Queried further by reporters, O'Bannon revealed that the woman upstairs had been "Sending him signals" for ten years or more, and that he was now "absolutely certain" that she was in love with him. O'Bannon further volunteered that as soon as his penis stopped hurting and regained some of its lost sensitivity, he was going to confront the woman. "That is the plan," said O'Bannon. "I am a believer. But even more than that I am a scientist. Ten years of data is just too much data to be ignored! I know in my heart that she will welcome me into her heart!"
The two women in question could not be reached for comment.
(Full disclosure: Certain phrases in the above article were plagarized from the Onion article, Charles Barkeley Finally Gets That Blowjob.)
 

Putting Lipstick on a Pig

(2)
Before leaving the subject of circumcision for tonight I need to get a little revenge: This business does 'cosmetic circumcision' (a grotesque oxymoron, in my opinion) and proudly displays photographs of recent 'procedures' wherein various unfortunate penises were permanently externalized. The interested reader might want to compare the photographic evidence in this site with (2) below which shows photographs of a normal unmutilated penis. Buyer beware!

The Onion is 'missing in action' on the subject of Circumcision. What an opportunity! I shall now seize the moment to write an 'Onionesque' article on the subject. Hmm. This is such a recently discovered bit of information that I will be doing the article with no preparation. Is that advisable? Could The Onion do a better job? Will they? We shall see. In any case, during my 5th beer tonight I am ready to let my unfettered brain wax creative... Hmmm... There are so many ways to treat this subject! Maybe I'll do a series... Yes! That's it! See the first installment in this series in (3) above.
 

Oh Boy!

(1)
I'm back after another night in the 'microwave,' not as sleep-deprived as last week even though last night's actual sleep was only about six hours. Sleep deprivation yesterday was extreme, which probably accounts for why that six hours was put to such efficient use. Naturally, I am very pissed off.

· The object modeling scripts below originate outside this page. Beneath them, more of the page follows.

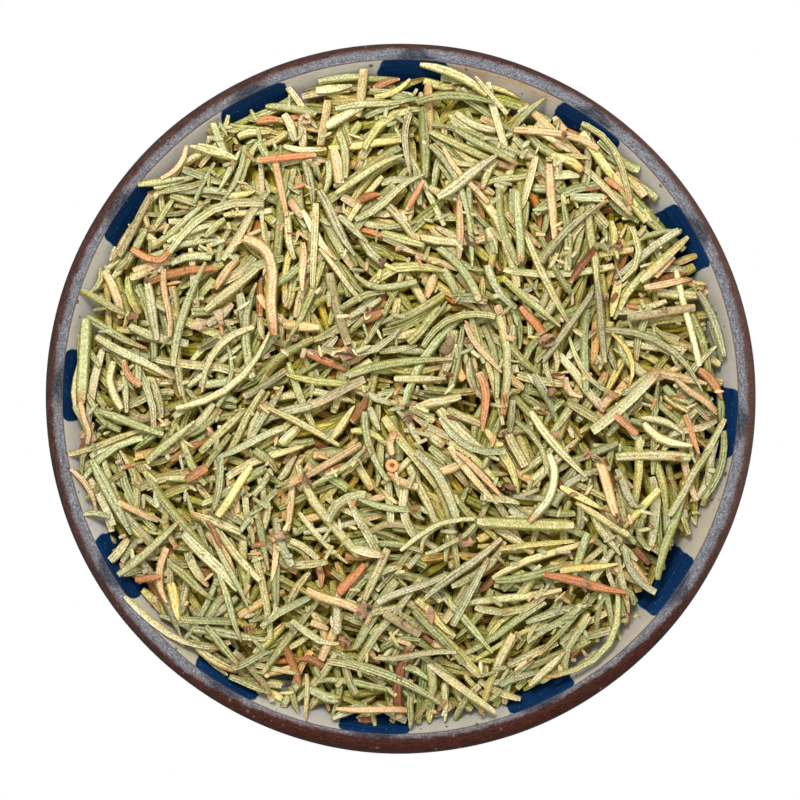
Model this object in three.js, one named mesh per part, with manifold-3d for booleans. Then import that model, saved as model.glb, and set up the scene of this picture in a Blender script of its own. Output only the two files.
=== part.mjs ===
// A small stoneware dish heaped with dried rosemary leaves. Millimetres, +Z up.
// The origin is the centre of the foot ring, on the surface that the dish stands on.
import * as THREE from "three";
import { mergeVertices } from "three/addons/utils/BufferGeometryUtils.js";
import Module from "manifold-3d";

const wasm = await Module();
wasm.setup();

// Dish
const DISH_RADIUS = 55;
const DISH_SIDES = 48;
const LIP_RADIUS = 1.6; // of the rolled lip's section
const LIP_CENTRE_Z = 33.4;
const LIP_START = -0.12 * Math.PI; // where the lip leaves the outer wall
const LIP_END = 0.84 * Math.PI; // where the lip meets the inner wall
const LIP_STEPS = 6;
const FLOOR_Z = 6; // inside floor at the centre
const UNDERSIDE_Z = 2; // ceiling of the recess inside the foot ring
const WALL_POWER = 2.6; // both walls rise with this power of the radius
const WALL_STEPS = 9;
const RING_SPREAD = 0.8; // below 1, the inner wall's rings stand closer near the lip
const FOOT_INNER_RADIUS = 22.4;
const FOOT_OUTER_RADIUS = 27;
const FOOT_BEVEL = 0.6;

const MERGE_DISTANCE = 1e-4; // points nearer than this are one point

// Heap
const HEAP_RADIUS = 49.5; // where the heap's top meets the inner wall
const HEAP_CROWN = 5.4; // how much higher the middle is than the edge
const LUMP_HEIGHT = 0.45;
const CLEARANCE = 0.5; // straight up, between the inner wall and the heap
const CORE_SINK = 0.4; // how far the packed core lies under the heap's top
const CORE_SIDES = DISH_SIDES / 2;
const DOME_SIDES = 16;
const DOME_STEPS = 4;
const DOME_RADIUS = 56;

// Loose leaves: real sizes of dried rosemary
const LEAF_WIDTH = [1.1, 1.6];
const LEAF_THICKNESS = 1.1;
const LEAF_LENGTH = [6, 13];
const LEAF_COUNT = 345;
const LEAF_REACH = 51; // no leaf lies further out
const ROOT_DEPTH = 1.3; // the lower end is sunk this deep in the core
const RAISED_END = 0.9; // and the upper end stands this far above it
const MOST_CONTACTS = 1; // leaves that a loose leaf may touch or cross
const BENT_SHARE = 0.15;
const MOST_BEND = 0.14; // of a leaf's length
const BENT_STEPS = 3;
const TIP_START = 0.8; // of the half length, beyond which a tip narrows
const BLUNT_TIP = 0.9; // share of the width that is left at the tip
const NARROW_TIP = 0.45;
const TRIES_PER_LEAF = 400;
const SEED = 20;

const lipCentreRadius = DISH_RADIUS - LIP_RADIUS;
const lipPoint = (angle) =>
  new THREE.Vector2(
    lipCentreRadius + LIP_RADIUS * Math.cos(angle),
    LIP_CENTRE_Z + LIP_RADIUS * Math.sin(angle),
  );
const wallStart = lipPoint(LIP_START);
const wallEnd = lipPoint(LIP_END);

// Heights of the outer and the inner wall at a radius.
const outerWallZ = (r) =>
  UNDERSIDE_Z + (wallStart.y - UNDERSIDE_Z) * Math.pow(r / wallStart.x, WALL_POWER);
const innerWallZ = (r) =>
  FLOOR_Z + (wallEnd.y - FLOOR_Z) * Math.pow(r / wallEnd.x, WALL_POWER);
const innerRingRadius = (step) => wallEnd.x * Math.pow(step / WALL_STEPS, RING_SPREAD);

// Turns a profile of radius and height round the Z axis.
function revolve(profile, sides) {
  const geometry = new THREE.LatheGeometry(profile, sides);
  geometry.rotateX(Math.PI / 2);
  return geometry;
}

function solidOf(geometry) {
  const bare = geometry.clone();
  bare.deleteAttribute("normal");
  bare.deleteAttribute("uv");
  const merged = mergeVertices(bare, MERGE_DISTANCE);
  const vertProperties = new Float32Array(merged.attributes.position.array);
  const triVerts = new Uint32Array(merged.index.array);
  return new wasm.Manifold(new wasm.Mesh({ numProp: 3, vertProperties, triVerts }));
}

function geometryOf(solid) {
  const { vertProperties, triVerts } = solid.getMesh();
  const geometry = new THREE.BufferGeometry();
  geometry.setAttribute("position", new THREE.BufferAttribute(vertProperties, 3));
  geometry.setIndex(new THREE.BufferAttribute(triVerts, 1));
  geometry.computeVertexNormals();
  return geometry;
}

// One fired piece: a foot ring, a flaring wall and a rolled lip.
function dishGeometry() {
  const profile = [
    new THREE.Vector2(0, UNDERSIDE_Z),
    new THREE.Vector2(FOOT_INNER_RADIUS, UNDERSIDE_Z),
    new THREE.Vector2(FOOT_INNER_RADIUS + FOOT_BEVEL, 0),
    new THREE.Vector2(FOOT_OUTER_RADIUS - FOOT_BEVEL, 0),
    new THREE.Vector2(FOOT_OUTER_RADIUS, FOOT_BEVEL),
  ];
  for (let i = 0; i < WALL_STEPS; i++) {
    const r = THREE.MathUtils.lerp(FOOT_OUTER_RADIUS, wallStart.x, i / WALL_STEPS);
    profile.push(new THREE.Vector2(r, outerWallZ(r)));
  }
  for (let i = 0; i < LIP_STEPS; i++) {
    profile.push(lipPoint(THREE.MathUtils.lerp(LIP_START, LIP_END, i / LIP_STEPS)));
  }
  for (let i = WALL_STEPS; i >= 0; i--) {
    const r = innerRingRadius(i);
    profile.push(new THREE.Vector2(r, innerWallZ(r)));
  }
  return revolve(profile, DISH_SIDES);
}

// Low, broad unevenness of the poured heap.
const lumpsZ = (x, y) =>
  LUMP_HEIGHT * (Math.sin(x / 9 + 1.3) * Math.cos(y / 11 - 0.4) + 0.5 * Math.sin((x + y) / 6));

// Height of the packed core's top. The unevenness dies out at the wall.
function coreTopZ(x, y) {
  const share = Math.hypot(x, y) / HEAP_RADIUS;
  const edgeZ = innerWallZ(HEAP_RADIUS) + CLEARANCE;
  const evenness = Math.max(0, 1 - Math.pow(share, 6));
  return edgeZ + HEAP_CROWN * (1 - share * share) + (lumpsZ(x, y) - CORE_SINK) * evenness;
}

// The packed leaves under the loose ones: a low dome, shaped below by the inside of the dish.
function coreSolid() {
  const ceilingZ = FLOOR_Z + DOME_RADIUS;
  const room = [];
  for (let i = 0; i <= WALL_STEPS; i++) {
    const r = innerRingRadius(i);
    room.push(new THREE.Vector2(r, innerWallZ(r) + CLEARANCE));
  }
  room.push(new THREE.Vector2(wallEnd.x, ceilingZ), new THREE.Vector2(0, ceilingZ));

  const dome = [new THREE.Vector2(0, 0), new THREE.Vector2(DOME_RADIUS, 0)];
  for (let i = DOME_STEPS; i >= 0; i--) {
    dome.push(new THREE.Vector2((DOME_RADIUS * i) / DOME_STEPS, FLOOR_Z));
  }
  const domeGeometry = revolve(dome, DOME_SIDES);
  const position = domeGeometry.attributes.position;
  for (let i = 0; i < position.count; i++) {
    const isTop = position.getZ(i) > FLOOR_Z / 2;
    if (isTop) position.setZ(i, coreTopZ(position.getX(i), position.getY(i)));
  }
  return solidOf(revolve(room, CORE_SIDES)).intersect(solidOf(domeGeometry));
}

// A leaf with a three-sided section, ridge up, from one end point to the other.
function leafSolid({ from, to, bend, width, tips }) {
  const along = new THREE.Vector3().subVectors(to, from);
  const half = along.length() / 2;
  const path = new THREE.QuadraticBezierCurve3(
    new THREE.Vector3(-half, 0, 0),
    new THREE.Vector3(0, 2 * bend, 0),
    new THREE.Vector3(half, 0, 0),
  );
  const section = new THREE.Shape([
    new THREE.Vector2(0, -width / 2),
    new THREE.Vector2(0, width / 2),
    new THREE.Vector2(-LEAF_THICKNESS, 0),
  ]);
  const steps = bend === 0 ? 1 : BENT_STEPS;
  const leaf = new THREE.ExtrudeGeometry(section, { steps, extrudePath: path });
  const position = leaf.attributes.position;
  for (let i = 0; i < position.count; i++) {
    const x = position.getX(i);
    if (Math.abs(x) < TIP_START * half) continue;
    const tip = x < 0 ? tips[0] : tips[1];
    position.setY(i, position.getY(i) * tip);
    position.setZ(i, position.getZ(i) * tip);
  }
  const xAxis = along.normalize();
  const yAxis = new THREE.Vector3(0, 0, 1).cross(xAxis).normalize();
  const zAxis = new THREE.Vector3().crossVectors(xAxis, yAxis);
  const place = new THREE.Matrix4().makeBasis(xAxis, yAxis, zAxis);
  place.setPosition(new THREE.Vector3().addVectors(from, to).multiplyScalar(0.5));
  return solidOf(leaf.applyMatrix4(place));
}

// Distance in plan from a point to a leaf's straight line.
function planDistance(point, leaf) {
  const dx = leaf.to.x - leaf.from.x;
  const dy = leaf.to.y - leaf.from.y;
  const along = (point.x - leaf.from.x) * dx + (point.y - leaf.from.y) * dy;
  const t = THREE.MathUtils.clamp(along / (dx * dx + dy * dy), 0, 1);
  return Math.hypot(point.x - leaf.from.x - t * dx, point.y - leaf.from.y - t * dy);
}

function linesCross(a, b) {
  const side = (line, p) =>
    (line.to.x - line.from.x) * (p.y - line.from.y) - (line.to.y - line.from.y) * (p.x - line.from.x);
  return side(a, b.from) * side(a, b.to) < 0 && side(b, a.from) * side(b, a.to) < 0;
}

function touch(a, b) {
  const gap = (a.width + b.width) / 2;
  const fromEnds = [
    planDistance(a.from, b),
    planDistance(a.to, b),
    planDistance(b.from, a),
    planDistance(b.to, a),
  ];
  return linesCross(a, b) || Math.min(...fromEnds) < gap;
}

// A point at a height over the core, raised where it would come too near the inner wall.
function pointOnHeap(x, y, height, width) {
  const overWall = innerWallZ(Math.hypot(x, y) + width / 2) + CLEARANCE;
  return new THREE.Vector3(x, y, Math.max(coreTopZ(x, y) + height, overWall));
}

// Small numbers in a fixed order, so that every build places the leaves alike.
function seededRandom(seed) {
  let state = seed >>> 0;
  return () => {
    state = (state + 0x6d2b79f5) >>> 0;
    let t = state;
    t = Math.imul(t ^ (t >>> 15), t | 1);
    t ^= t + Math.imul(t ^ (t >>> 7), t | 61);
    return ((t ^ (t >>> 14)) >>> 0) / 4294967296;
  };
}

// Leaves in every direction, each with its root sunk in the core where there is room for it.
function looseLeaves() {
  const random = seededRandom(SEED);
  const placed = [];
  const mostTries = LEAF_COUNT * TRIES_PER_LEAF;
  for (let tries = 0; placed.length < LEAF_COUNT && tries < mostTries; tries++) {
    const r = LEAF_REACH * Math.sqrt(random());
    const place = random() * 2 * Math.PI;
    const heading = random() * 2 * Math.PI;
    const length = THREE.MathUtils.lerp(...LEAF_LENGTH, random());
    const width = THREE.MathUtils.lerp(...LEAF_WIDTH, random());
    const bend = random() < BENT_SHARE ? (2 * random() - 1) * MOST_BEND * length : 0;
    const tips = [1, random() < 0.5 ? BLUNT_TIP : NARROW_TIP];
    const x = r * Math.cos(place);
    const y = r * Math.sin(place);
    const dx = (Math.cos(heading) * length) / 2;
    const dy = (Math.sin(heading) * length) / 2;
    const reach = Math.max(Math.hypot(x - dx, y - dy), Math.hypot(x + dx, y + dy));
    if (reach + Math.abs(bend) > LEAF_REACH) continue;
    const from = pointOnHeap(x - dx, y - dy, -ROOT_DEPTH, width);
    const to = pointOnHeap(x + dx, y + dy, RAISED_END, width);
    const leaf = { from, to, bend, width, tips };
    const contacts = placed.filter((other) => touch(leaf, other)).length;
    if (contacts <= MOST_CONTACTS) placed.push(leaf);
  }
  return placed;
}

function heapGeometry() {
  const fused = wasm.Manifold.union([coreSolid(), ...looseLeaves().map(leafSolid)]);
  const bodies = fused.decompose().sort((a, b) => b.volume() - a.volume());
  return geometryOf(bodies[0]);
}

function piece(name, geometry, color, roughness) {
  const material = new THREE.MeshStandardMaterial({ color, roughness, metalness: 0 });
  const mesh = new THREE.Mesh(geometry, material);
  mesh.name = name;
  return mesh;
}

const part = new THREE.Group();
part.add(piece("dish", dishGeometry(), 0x5a463c, 0.35));
part.add(piece("leaf_heap", heapGeometry(), 0xa4985f, 0.85));

export default part;
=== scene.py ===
# %% [markdown]
# # A small dish heaped with dried rosemary
#
# A round stoneware dish, 11 cm across, is seen from straight above. It is heaped with loose dried
# rosemary leaves and a few bits of stem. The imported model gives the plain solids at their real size.
# This lesson dresses them: a glazed and painted dish, and a few thousand separate leaves that lie on
# each other as poured.

# %% Load the fixed frame
import math

import bpy
import numpy as np
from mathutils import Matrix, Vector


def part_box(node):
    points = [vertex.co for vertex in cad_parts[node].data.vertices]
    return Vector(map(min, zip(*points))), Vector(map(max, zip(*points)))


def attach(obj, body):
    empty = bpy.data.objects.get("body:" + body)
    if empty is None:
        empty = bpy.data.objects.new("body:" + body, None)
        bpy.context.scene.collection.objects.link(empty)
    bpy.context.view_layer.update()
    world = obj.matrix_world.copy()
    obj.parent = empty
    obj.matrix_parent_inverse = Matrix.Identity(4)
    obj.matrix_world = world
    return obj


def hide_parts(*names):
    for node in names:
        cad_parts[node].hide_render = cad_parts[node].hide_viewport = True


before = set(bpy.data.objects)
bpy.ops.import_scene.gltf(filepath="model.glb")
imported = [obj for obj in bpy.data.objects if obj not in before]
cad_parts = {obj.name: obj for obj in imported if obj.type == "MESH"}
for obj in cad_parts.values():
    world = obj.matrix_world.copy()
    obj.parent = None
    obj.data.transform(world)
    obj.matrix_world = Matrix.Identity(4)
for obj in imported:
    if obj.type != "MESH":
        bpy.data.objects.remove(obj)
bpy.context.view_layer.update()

MM = 0.001
dish_low, dish_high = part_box("dish")
heap_low, heap_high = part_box("leaf_heap")
print("dish", [round((b - a) / MM, 1) for a, b in zip(dish_low, dish_high)], "mm")
print("heap", [round((b - a) / MM, 1) for a, b in zip(heap_low, heap_high)], "mm")

# %% [markdown]
# ## Camera
#
# The photograph looks straight down, so a camera without any turn does: it looks along -Z with +Y
# up in the picture. It could be orthographic, but a real camera hangs about an arm's length above a
# table, and then the lip hides a little of the wall under it. So it is a long lens at that distance.
# Its scale is set where the lip is widest, because the dish's size is read there.

# %% Camera over the dish
FRAME_PX = 800
MM_PER_PX = 0.155
DISH_CENTRE_PX = (400.5, 398.5)
WIDEST_BELOW_LIP = 1.6 * MM
CAMERA_ABOVE_LIP = 350 * MM
SENSOR_MM = 36

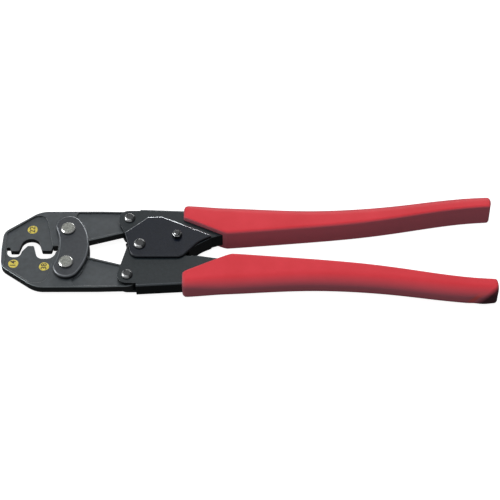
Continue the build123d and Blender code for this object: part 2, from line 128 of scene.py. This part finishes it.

Be warned that this video contains visual allusions to male masturbation which some viewers might find offensive. The viewer is further advised that the above tune may 'stick in the brain' of some viewers for several days, tending to occult normal viewer unconscious brain activity. Such viewers are well advised not to smoke marijuana for at least four days after viewing this video.
This video came to my attention on the 50th anniversary of Holly's death in a plane crash, a date which has been dubbed, 'The day the Music Died.' Enjoy.